A few tips to prep ahead:

  • Make the broccoli sauce and keep in a sealed container in the fridge for up to a week.
  • Slice the leeks and keep in a sealed bag in the fridge for 1-2 days (though be warned, sliced leeks can have a bit of a funny smell – the first time we did this my husband spent some time looking for a gas leak until we realised what the source of the smell was)
  • For the mushroom omelette, make the tomato sauce and the mushroom / onion mixture and keep in separate sealed containers in the fridge for up to a week.

Some tasty little twists…

A few other ideas for omelette fillings include:

  • My husband would always advocate adding cooked, chopped pieces of bacon to any omelette for a non-vegetarian version.
  • Smoked salmon would make a nice addition to the spinach and broccoli omelette for another non-vegetarian option.
  • You could replace the leek in the cooked omelette with more spinach and the cheese with cream cheese and then add smoked salmon.
  • Fill a plain omelette (like the one for the mushrooms below) with chopped sundried tomatoes, olives and onions, cooked until soft in a non-stick saucepan with a splash of water to stop them sticking and 2-3 tbsp balsamic vinegar.
  • Fill a green omelette (made with spinach in the eggs as above) with steamed asparagus sprinkled with a squeeze of lemon, 1 tsp ground black pepper and finely grated parmesan / vegan parmesan or another hard, strong cheese.

Cheese and mushroom omelette

Cooking time: 15 minutes preparation, 5-10 minutes cooking time

Dietary info: vegetarian, dairy-free (if you use vegan cheese and dairy-free stock cube), gluten-free (if you use a gluten-free stock cube)

Serves: 2

  • 4 eggs
  • ½ tsp salt
  • 1 tsp smoked paprika
  • 30g vegan cream cheese (sliced if firm enough), or 15g vegan cream cheese and 15g grated hard vegan cheese (replace with cream cheese, mozzarella or any mild grated cheese if you don’t want a dairy-free version)

Mushroom and onion filling

  • 400 g mushrooms, sliced
  • 1 red onion, sliced
  • 1 vegetable stock cube, crumbled
  • 1 tsp smoked garlic powder
  • 1 tsp paprika

Tomato sauce

  • 300ml passata
  • 1 vegetable stock cube, crumbled
  • 1 tsp smoked garlic powder (or normal garlic powder if you can’t find smoked)
  • 1 tsp paprika
  1. Put all of the tomato sauce ingredients in a saucepan, bring to the boil and simmer, stirring until the stock cube has dissolved (about 3-4 minutes).
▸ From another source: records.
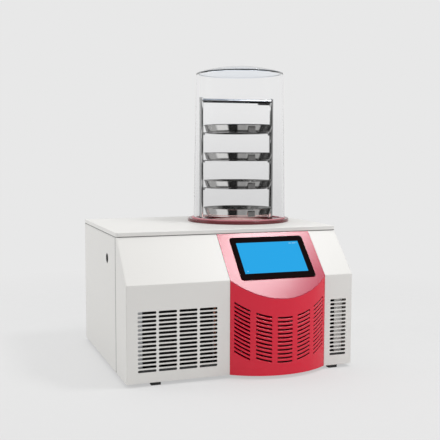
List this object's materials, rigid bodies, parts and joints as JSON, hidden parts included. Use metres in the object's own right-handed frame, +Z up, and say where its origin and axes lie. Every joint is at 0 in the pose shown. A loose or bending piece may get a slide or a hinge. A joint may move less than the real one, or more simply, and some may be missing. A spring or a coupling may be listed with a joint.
{
  "type": "benchtop freeze dryer",
  "caption": "Benchtop laboratory freeze dryer with a clear bell jar over a rack of round steel trays, a red bowed front panel, a sloping touch screen and vent grilles.",
  "frame": {"origin": "middle of the bottom of the whole machine, on the surface that its feet stand on", "axes": "+Z up, -Y out of the front with the screen, +X to the right seen from the front"},
  "size_m": [0.552, 0.5516, 0.7334],
  "materials": {
    "white_paint": "fine smooth powder coat, satin",
    "red_paint": "smooth crimson powder coat, semi-gloss",
    "black_steel": "black stoved enamel",
    "galvanised": "zinc coated sheet",
    "stainless": "spun and brushed stainless steel",
    "polished_steel": "polished stainless rod",
    "zinc": "bright zinc plate",
    "copper": "drawn copper tube",
    "brass": "machined brass",
    "clear_acrylic": "polished clear acrylic",
    "black_glass": "back-painted glass with a clear middle",
    "display": "lit blue display",
    "rubber": "black moulded rubber",
    "silicone": "white silicone rubber",
    "foam": "closed-cell black foam",
    "circuit_board": "green soldermask",
    "black_plastic": "moulded black plastic",
    "drain_hose": "milky plastic tube",
    "lever_plastic": "red vinyl grip"
  },
  "bodies": {
    "machine": {"base_pan": "black_steel", "bell_jar": "clear_acrylic", "board_standoffs": "brass", "capillary_pipe": "copper", "centre_panel": "red_paint", "cold_trap": "stainless", "collar_ring": "red_paint", "compressor": "black_steel", "compressor_bolts": "zinc", "compressor_grommets": "rubber", "condenser_bends": "copper", "condenser_core": "black_steel", "condenser_end_plates": "galvanised", "control_board": "circuit_board", "discharge_pipe": "copper", "display_panel": "display", "drain_pipe": "drain_hose", "drain_valve": "brass", "evaporator_coil": "copper", "fan_motor": "black_steel", "fan_shroud": "black_steel", "fan_strap": "galvanised", "feet": "rubber", "filter_drier": "copper", "foot_screws": "zinc", "front_baffle": "white_paint", "jar_gasket": "silicone", "left_fascia": "white_paint", "left_side_panel": "white_paint", "liquid_pipe": "copper", "power_inlet": "black_plastic", "power_supply": "black_steel", "power_switch": "black_plastic", "pump_outlet": "black_plastic", "rack_frame": "polished_steel", "rear_panel": "white_paint", "rear_screws": "zinc", "right_fascia": "white_paint", "right_side_panel": "white_paint", "screen_carrier": "galvanised", "screen_glass": "black_glass", "suction_pipe": "copper", "support_ring_1": "polished_steel", "support_ring_2": "polished_steel", "support_ring_3": "polished_steel", "support_ring_4": "polished_steel", "terminal_cover": "black_plastic", "top_plate": "white_paint", "trap_flange": "stainless", "trap_insulation": "foam", "tray_1": "stainless", "tray_2": "stainless", "tray_3": "stainless", "tray_4": "stainless", "vacuum_gauge": "stainless", "vacuum_pipe": "stainless"},
    "fan": {"fan_blades": "black_plastic"},
    "rocker": {"power_rocker": "black_plastic"},
    "lever": {"drain_lever": "lever_plastic"}
  },
  "joints": [
    {"name": "fan_spin", "type": "hinge", "parent": "machine", "child": "fan", "pos_m": [-0.1535, -0.16125, 0.128], "axis": [0, 1, 0], "continuous": true},
    {"name": "switch_tilt", "type": "hinge", "parent": "machine", "child": "rocker", "pos_m": [0.174, 0.23075, 0.07], "axis": [1, 0, 0], "range_deg": [0, 16]},
    {"name": "drain_turn", "type": "hinge", "parent": "machine", "child": "lever", "pos_m": [0.103, 0.24575, 0.078], "axis": [0, 0, -1], "range_deg": [0, 90]}
  ]
}
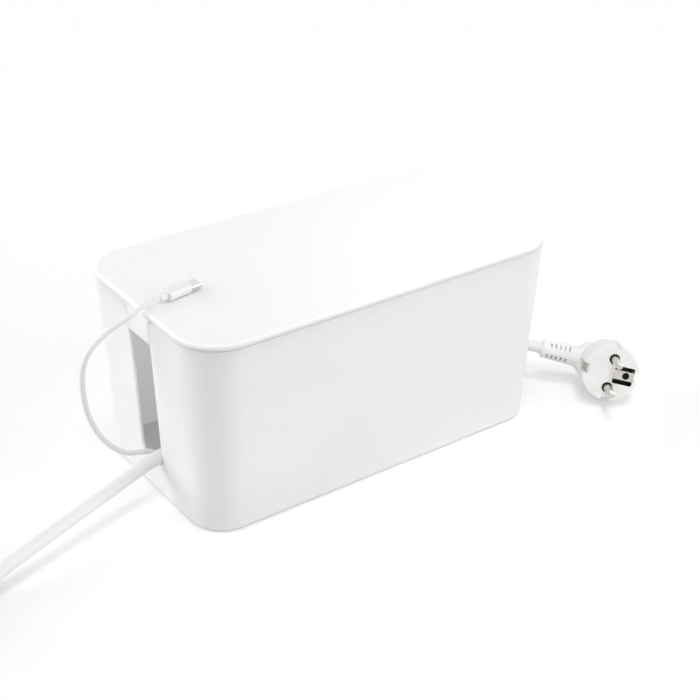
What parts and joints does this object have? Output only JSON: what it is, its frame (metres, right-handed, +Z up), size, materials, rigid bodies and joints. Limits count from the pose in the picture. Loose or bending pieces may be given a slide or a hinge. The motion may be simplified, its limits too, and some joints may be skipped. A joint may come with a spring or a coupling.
{
  "type": "cable management box",
  "caption": "Long white box with a lift-off lid and open end slots that hides a power strip and its cords, shown in use with mains and charging cords leaving it.",
  "frame": {"origin": "middle of the box's footprint, on the surface that its feet stand on", "axes": "+X along the box towards the end with the loose mains plug, +Z up, front wall towards -Y"},
  "size_m": [0.5645, 0.1858, 0.1304],
  "materials": {
    "box_plastic": "fine satin moulded white",
    "foot_rubber": "soft grey rubber",
    "strip_plastic": "smooth white",
    "socket_plastic": "satin pale grey",
    "rocker_plastic": "clear red, smooth",
    "contact_brass": "bare strip",
    "pin_metal": "nickel plated, satin",
    "screw_steel": "zinc plated",
    "port_steel": "bright plated",
    "board_green": "board with sealed parts",
    "plug_plastic": "satin white moulding",
    "boot_plastic": "soft white moulding",
    "mains_sheath": "soft white sheath",
    "charging_sheath": "soft thin white sheath",
    "tie_plastic": "soft grey strap",
    "charger_plastic": "smooth white"
  },
  "bodies": {
    "box": {"appliance_lead_coil": "mains_sheath", "appliance_lead_run": "mains_sheath", "appliance_lead_tail": "mains_sheath", "appliance_plug_body": "plug_plastic", "appliance_plug_boot": "boot_plastic", "appliance_plug_earth_plates": "pin_metal", "appliance_plug_pins": "pin_metal", "box_body": "box_plastic", "charger_board": "board_green", "coil_tie": "tie_plastic", "connector_body": "plug_plastic", "connector_boot": "boot_plastic", "connector_contacts": "contact_brass", "earth_busbar": "contact_brass", "hank_tie": "tie_plastic", "live_busbar": "contact_brass", "mains_plug_body": "plug_plastic", "mains_plug_boot": "boot_plastic", "mains_plug_earth_plates": "pin_metal", "mains_plug_pins": "pin_metal", "neutral_busbar": "contact_brass", "rocker_frame": "socket_plastic", "rubber_feet": "foot_rubber", "shutter_right": "socket_plastic", "socket_well_left": "socket_plastic", "socket_well_right": "socket_plastic", "strip_base": "strip_plastic", "strip_boot": "boot_plastic", "strip_cover": "strip_plastic", "strip_lead_hank": "mains_sheath", "strip_lead_run": "mains_sheath", "strip_lead_turn": "mains_sheath", "strip_screws": "screw_steel", "usb_coil_tie": "tie_plastic", "usb_cord_coil": "charging_sheath", "usb_cord_drop": "charging_sheath", "usb_cord_low": "charging_sheath", "usb_plug_grip": "charger_plastic", "usb_plug_shell": "port_steel", "usb_port": "port_steel"},
    "lid": {"lid": "box_plastic", "usb_cord_top": "charging_sheath", "charge_collar": "charger_plastic", "charge_grip": "charger_plastic", "charge_tip": "port_steel"},
    "rocker": {"rocker": "rocker_plastic"},
    "shutter": {"shutter_left": "socket_plastic"}
  },
  "joints": [
    {"name": "lid_lift", "type": "slide", "parent": "box", "child": "lid", "axis": [0, 0, 1], "range_m": [0, 0.08]},
    {"name": "rocker_tilt", "type": "hinge", "parent": "box", "child": "rocker", "pos_m": [-0.054, -0.011, 0.04], "axis": [1, 0, 0], "range_deg": [-16, 0]},
    {"name": "shutter_turn", "type": "hinge", "parent": "box", "child": "shutter", "pos_m": [-0.023, -0.022, 0.024], "axis": [0, 0, 1], "range_deg": [-36, 0], "stiffness_Nm_per_rad": 0.002}
  ]
}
Alternatively, put in a covered microwave safe bowl and heat on high for 3 minutes then stir thoroughly.
  2. Put the mushrooms, onions, stock cube, smoked garlic powder and paprika in a non-stick saucepan with enough water to come halfway up the onions and mushrooms.  Heat over a low heat, stirring to stop them sticking, until the onions and mushrooms are soft and most of the water has evaporated.
  3. Beat the eggs with the salt and paprika in a bowl.
  4. Put a large frying pan over a gentle heat and pour in the eggs.  Allow to cook for about 30-60s until the edges are starting to solidify but there is still a lot of uncooked egg in the centre.
  5. Use a spatula to draw the cooked edges in towards the centre and tip the pan so that the runny egg flows out to cover the bottom of the pan.
  6. Once the egg is set, lay the sliced or grated cheese over the egg, then put half the mushroom and onion mixture over the cheese and drizzle with 3-4 tbsp of the tomato sauce.  Cover the pan with a lid, turn off the heat and allow to sit for a minute to let the cheese melt.
  7. Use a spatula to fold the omelette in half and slide out of the pan onto a plate.  Heat through the remaining mushroom and onion mixture and tomato sauce and serve these on the side of the omelette with some steamed green vegetables or salad if you want.